Goal of the exercise: Copy every line of the data in which the word "between" occurs.

================

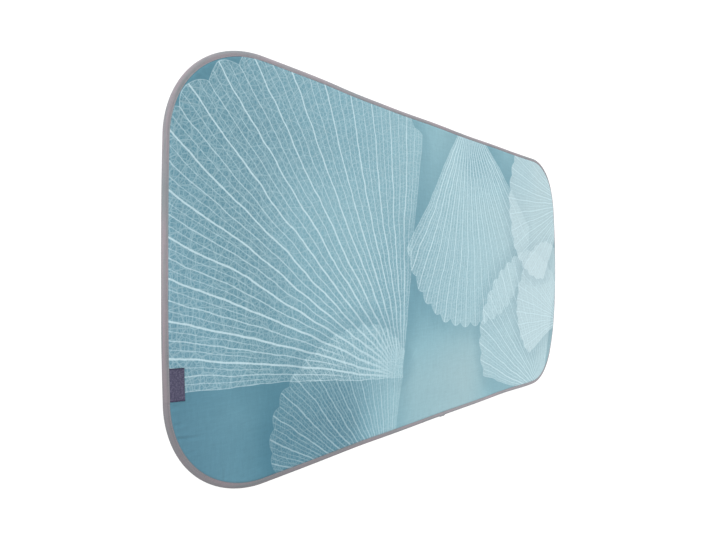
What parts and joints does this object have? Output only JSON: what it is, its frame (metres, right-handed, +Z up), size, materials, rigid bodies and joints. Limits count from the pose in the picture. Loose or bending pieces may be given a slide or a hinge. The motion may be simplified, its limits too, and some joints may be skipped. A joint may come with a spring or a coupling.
{
  "type": "ironing pad",
  "caption": "Flat padded ironing pad: rounded rectangle of printed cotton over foam, felt and a backing cloth, with a folded edge tape and a side label that lifts.",
  "frame": {"origin": "centre of the pad's outline, on the table that its underside rests on", "axes": "+X along the long side, away from the end that carries the label; +Y across the pad, away from the long side that the label is nearer to; +Z up, out of the ironing surface"},
  "size_m": [1.2, 0.651, 0.0072],
  "materials": {
    "printed_cotton": "matt plain weave",
    "foam": "matt open-cell foam",
    "felt": "matt needled felt",
    "backing_cloth": "matt plain weave",
    "binding_tape": "matt bias tape",
    "sewing_thread": "spun thread",
    "woven_label": "fine damask weave"
  },
  "bodies": {
    "pad": {"printed_cover": "printed_cotton", "foam_layer": "foam", "felt_padding": "felt", "backing_cloth": "backing_cloth", "edge_binding": "binding_tape", "needle_thread": "sewing_thread", "bobbin_thread": "sewing_thread", "label_tail": "woven_label"},
    "label": {"side_label": "woven_label"}
  },
  "joints": [
    {"name": "label_lift", "type": "hinge", "parent": "pad", "child": "label", "pos_m": [-0.59145, -0.15, 0.0055], "axis": [0, -1, 0], "range_deg": [0, 160]}
  ]
}
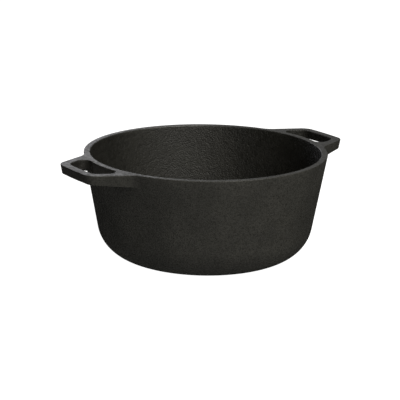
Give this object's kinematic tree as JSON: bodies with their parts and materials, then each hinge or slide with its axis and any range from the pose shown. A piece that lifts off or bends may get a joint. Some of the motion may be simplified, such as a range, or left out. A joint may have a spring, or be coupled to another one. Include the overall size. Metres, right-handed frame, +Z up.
{
  "type": "dutch oven pot",
  "caption": "Round tapered cast iron pot with a thick floor, a flat rim that seats a lid, and two loop handles flush with the rim.",
  "frame": {"origin": "centre of the base, in the plane that the pot stands on", "axes": "+Z up through the open mouth, the two handles along +X and -X, +Y across"},
  "size_m": [0.336, 0.2676, 0.116],
  "materials": {
    "vessel_iron": "seasoned, fine sand-cast grain",
    "handle_iron": "seasoned, fine sand-cast grain"
  },
  "bodies": {
    "root": {"vessel": "vessel_iron", "left_handle": "handle_iron", "right_handle": "handle_iron"}
  },
  "joints": []
}
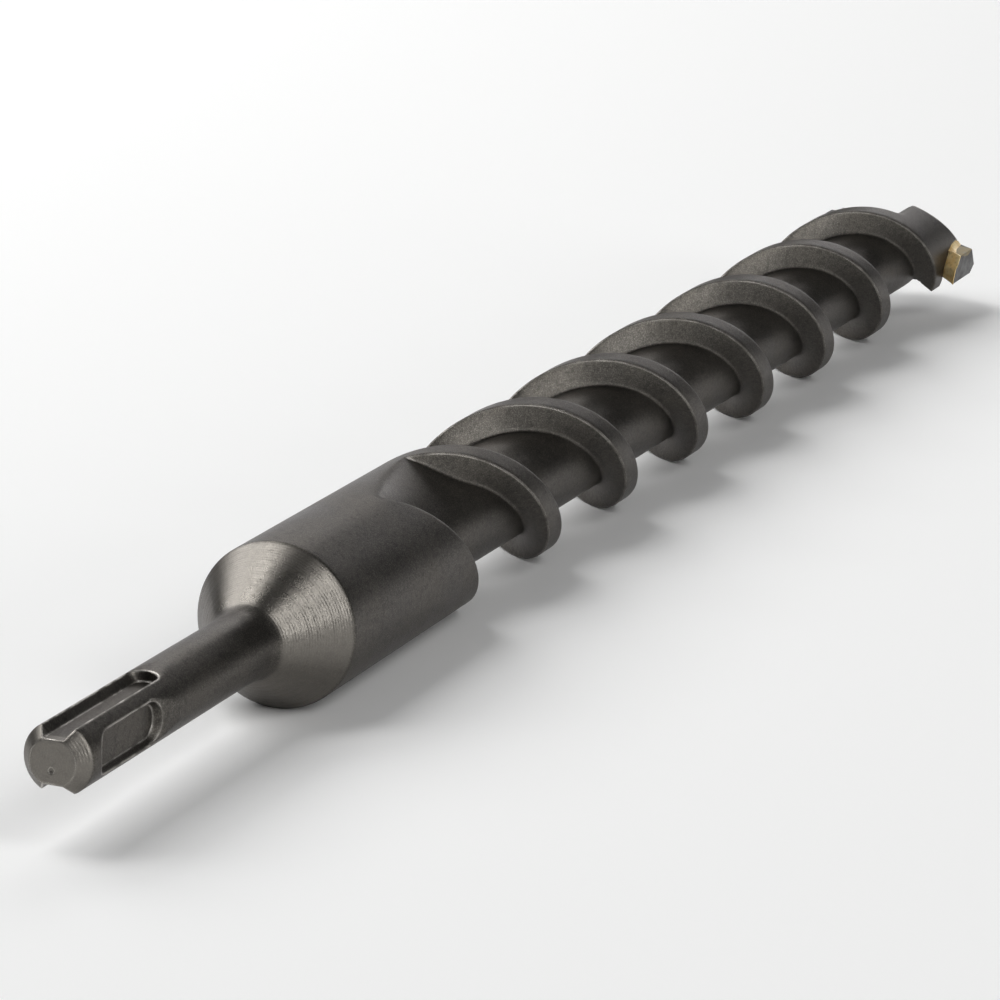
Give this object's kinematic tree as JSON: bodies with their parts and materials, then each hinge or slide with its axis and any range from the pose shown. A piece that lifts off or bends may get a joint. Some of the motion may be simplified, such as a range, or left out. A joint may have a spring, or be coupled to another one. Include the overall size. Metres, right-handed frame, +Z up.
{
  "type": "sds plus drill bit",
  "caption": "Long hammer drill bit with a slotted quick-change shank, a stepped collar, a wide helical flight and a brazed hard-metal cutting plate.",
  "frame": {"origin": "centre of the shank's end face, on the bit's axis", "axes": "+X along the bit's axis from the shank to the tip, +Z up, +Y across"},
  "size_m": [0.3715, 0.0306, 0.0244],
  "materials": {
    "dark_steel": "blasted, dark and satin",
    "hard_metal": "ground, grey",
    "braze_metal": "as brazed, golden"
  },
  "bodies": {
    "root": {"steel_body": "dark_steel", "carbide_tip": "hard_metal", "braze": "braze_metal"}
  },
  "joints": []
}
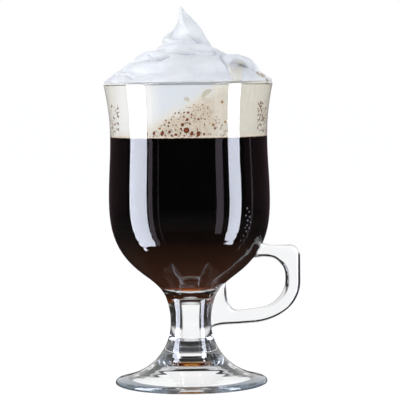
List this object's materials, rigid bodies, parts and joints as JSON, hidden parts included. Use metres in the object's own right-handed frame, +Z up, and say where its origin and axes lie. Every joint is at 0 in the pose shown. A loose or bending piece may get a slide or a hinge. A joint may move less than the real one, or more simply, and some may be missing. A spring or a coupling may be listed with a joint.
{
  "type": "irish coffee glass mug",
  "caption": "Footed clear glass mug with a flat loop handle low on the bowl, filled with black coffee under froth and a tall swirl of whipped cream.",
  "frame": {"origin": "centre of the foot's resting face, on the table", "axes": "+Z up along the mug's axis, +X towards the handle"},
  "size_m": [0.0928, 0.0804, 0.1817],
  "materials": {
    "clear_glass": "fire polished",
    "coffee": "liquid",
    "froth": "fine foam",
    "cream": "soft satin"
  },
  "bodies": {
    "root": {"bowl": "clear_glass", "stem": "clear_glass", "foot": "clear_glass", "handle": "clear_glass", "coffee": "coffee", "froth": "froth", "cream_layer": "cream", "cream_blanket": "cream", "cream_billow": "cream", "cream_swirl": "cream", "cream_peak": "cream"}
  },
  "joints": []
}
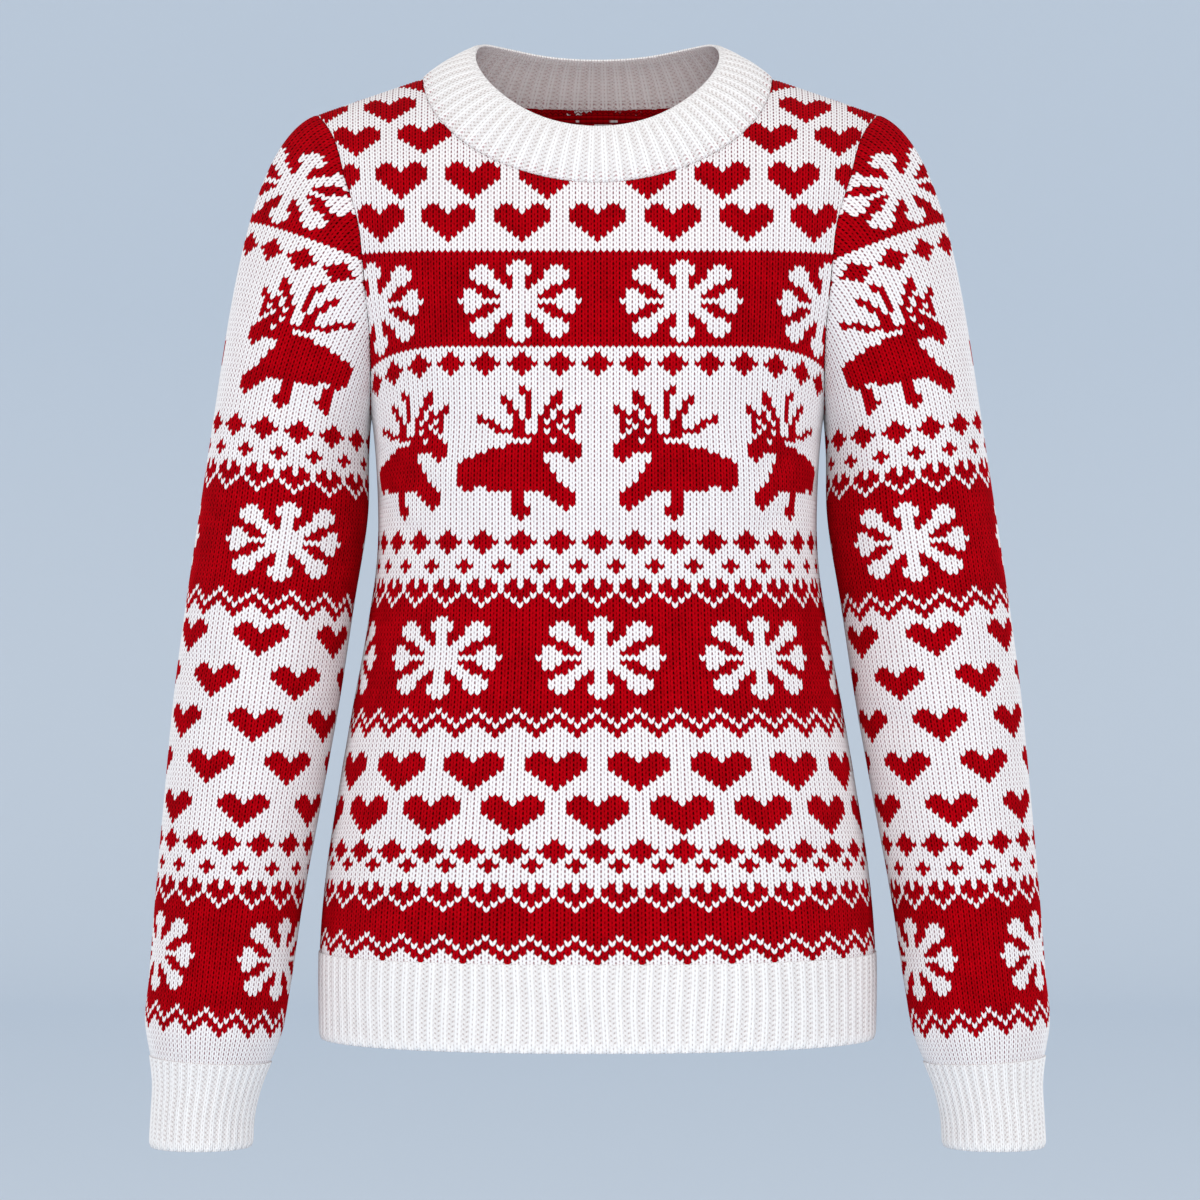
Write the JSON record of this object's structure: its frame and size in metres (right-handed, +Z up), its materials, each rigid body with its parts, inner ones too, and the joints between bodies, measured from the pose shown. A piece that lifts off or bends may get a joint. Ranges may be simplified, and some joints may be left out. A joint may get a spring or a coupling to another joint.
{
  "type": "christmas sweater",
  "caption": "Long-sleeved crew-neck sweater in red and white knitted jacquard with ribbed neckband, hem and cuffs, hollow, held in its worn form.",
  "frame": {"origin": "where the wearer's shoulders hold it up, midway between the two points where the shoulder seams meet the neckband", "axes": "+Z up, front towards -Y, the wearer's left towards +X"},
  "size_m": [0.564, 0.2308, 0.6935],
  "materials": {
    "jacquard_knit": "matt knitted wool blend, red and white",
    "white_rib": "matt knitted rib, white"
  },
  "bodies": {
    "root": {"front_panel": "jacquard_knit", "back_panel": "jacquard_knit", "sleeve_left": "jacquard_knit", "sleeve_right": "jacquard_knit", "neckband": "white_rib", "hem_band_front": "white_rib", "hem_band_back": "white_rib", "cuff_left": "white_rib", "cuff_right": "white_rib"}
  },
  "joints": []
}
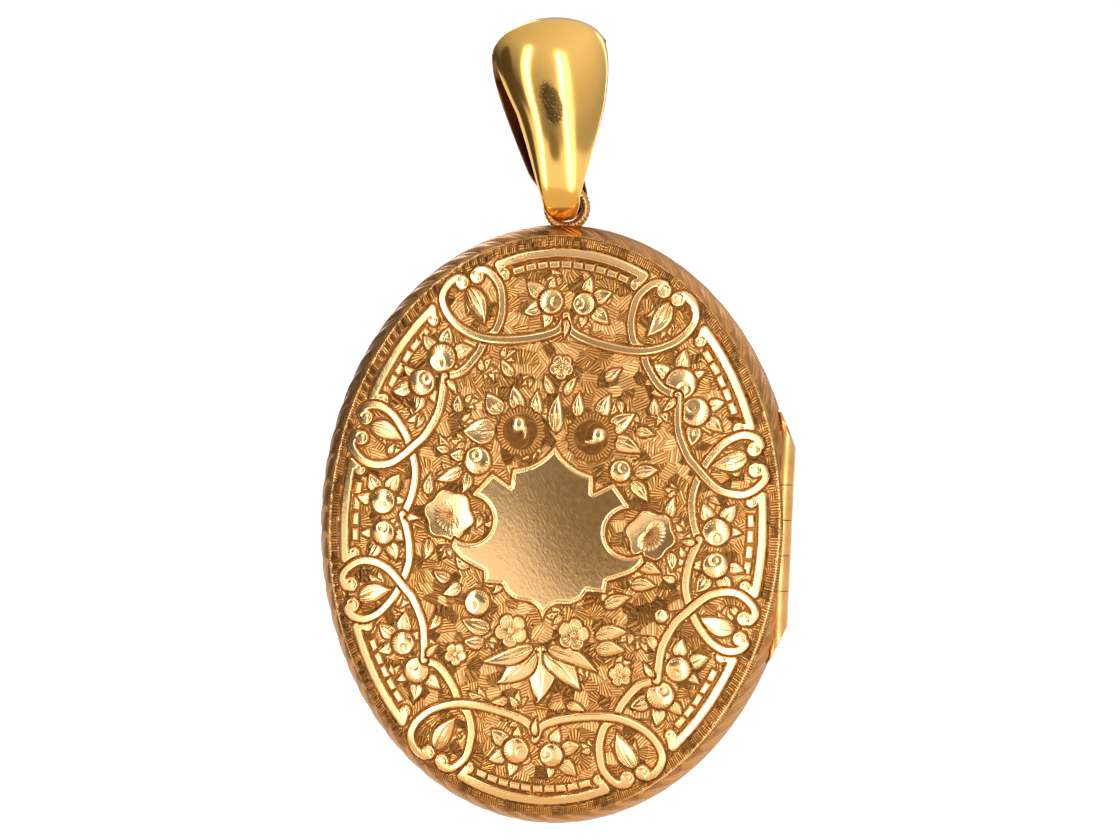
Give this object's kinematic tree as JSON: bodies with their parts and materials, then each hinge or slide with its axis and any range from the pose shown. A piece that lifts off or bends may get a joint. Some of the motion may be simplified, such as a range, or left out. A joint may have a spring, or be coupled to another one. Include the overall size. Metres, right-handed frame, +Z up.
{
  "type": "locket",
  "caption": "Oval double-sided locket: two domed engraved halves on a side hinge, each with a glazed photo frame, hung from a top loop by a tapered bail.",
  "frame": {"origin": "where a chain bears, under the crown of the bail's arch", "axes": "+Z up along the hanging case, +X to the hinge side, +Y from the engraved front to the back"},
  "size_m": [0.0329, 0.009, 0.0559],
  "materials": {
    "engraved_gold": "hand-engraved, aged rose gold",
    "case_gold": "satin, aged rose gold",
    "polished_gold": "polished rose gold",
    "inner_gold": "clean satin gold",
    "pin": "drawn wire",
    "crystal": "clear bevelled glass",
    "card": "blank cream card"
  },
  "bodies": {
    "bail": {"bail": "polished_gold"},
    "back_case": {"loop": "case_gold", "loop_saddle": "case_gold", "back_cover": "engraved_gold", "back_band": "case_gold", "back_rim_plate": "inner_gold", "back_photo_seat": "inner_gold", "snap_lip": "inner_gold", "back_photo_frame": "inner_gold", "back_crystal": "crystal", "back_photo_card": "card", "back_liner_plate": "inner_gold", "back_knuckle_top": "case_gold", "back_knuckle_middle": "case_gold", "back_knuckle_bottom": "case_gold", "hinge_pin": "pin"},
    "front_case": {"front_cover": "engraved_gold", "front_band": "case_gold", "front_rim_plate": "inner_gold", "front_photo_seat": "inner_gold", "front_photo_frame": "inner_gold", "front_crystal": "crystal", "front_photo_card": "card", "front_liner_plate": "inner_gold", "front_knuckle_upper": "case_gold", "front_knuckle_lower": "case_gold"}
  },
  "joints": [
    {"name": "case_swing", "type": "hinge", "parent": "bail", "child": "back_case", "pos_m": [0.00197, 0, -0.01135], "axis": [1, 0, 0], "range_deg": [-12, 12]},
    {"name": "case_opening", "type": "hinge", "parent": "back_case", "child": "front_case", "pos_m": [0.01792, -0.00085, -0.0346], "axis": [0, 0, 1], "range_deg": [0, 140]}
  ]
}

================

Result of this task:
Write the JSON record of this object's structure: its frame and size in metres (right-handed, +Z up), its materials, each rigid body with its parts, inner ones too, and the joints between bodies, measured from the pose shown. A piece that lifts off or bends may get a joint. Ranges may be simplified, and some joints may be left out. A joint may get a spring or a coupling to another joint.
  "frame": {"origin": "where the wearer's shoulders hold it up, midway between the two points where the shoulder seams meet the neckband", "axes": "+Z up, front towards -Y, the wearer's left towards +X"},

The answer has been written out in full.